Think back to the greatest leap you have made in your life. Traveling to a foreign country? Being the first in your family to graduate from college? Making it through the challenging and socially awkward middle school years can seem like a similarly monumental leap. Though the person usually lands on the other side in one piece, the pressures along the way often shatter the passion and curiosity that lead to the successful pursuit of careers in science.
Now in its fifth year, Duke’s BOOST (Building Opportunities and Overtures in Science and Technology) Program has been working with over 100 BOOST Scholars from sixth to tenth grade to change that. This multi-dimensional program for elementary and middle school students and teachers is designed to excite its students about science and inspire them to pursue careers in medicine and other biomedical professions. A main goal is to get the students to ask excellent science questions that will frame a solid research project. As the students get older, teamwork, leadership development, and travel experiences are emphasized.

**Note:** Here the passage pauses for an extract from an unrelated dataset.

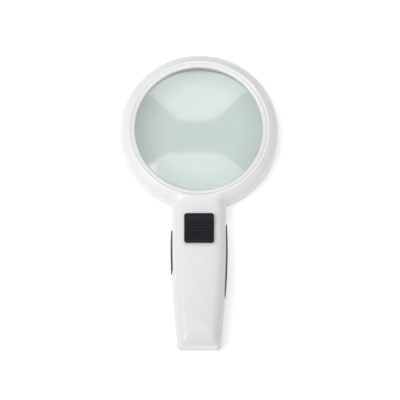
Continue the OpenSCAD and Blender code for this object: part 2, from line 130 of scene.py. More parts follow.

Graduate and professional school students contribute to the program’s success in several ways by mentoring individual students, leading BOOST scholar research teams, serving as content experts for science classes at the program’s partner schools, and guiding groups of BOOST scholars during campus immersion experiences. If this program has captured your interest, apply to be a BOOST Coach or Teaching Associate. Support from the Howard Hughes Medical Institute, the Burroughs Wellcome Fund, President Brodhead, and Chancellor Dzau, allows the program to offer $1800 stipends to all participating Coaches and Teaching Associates.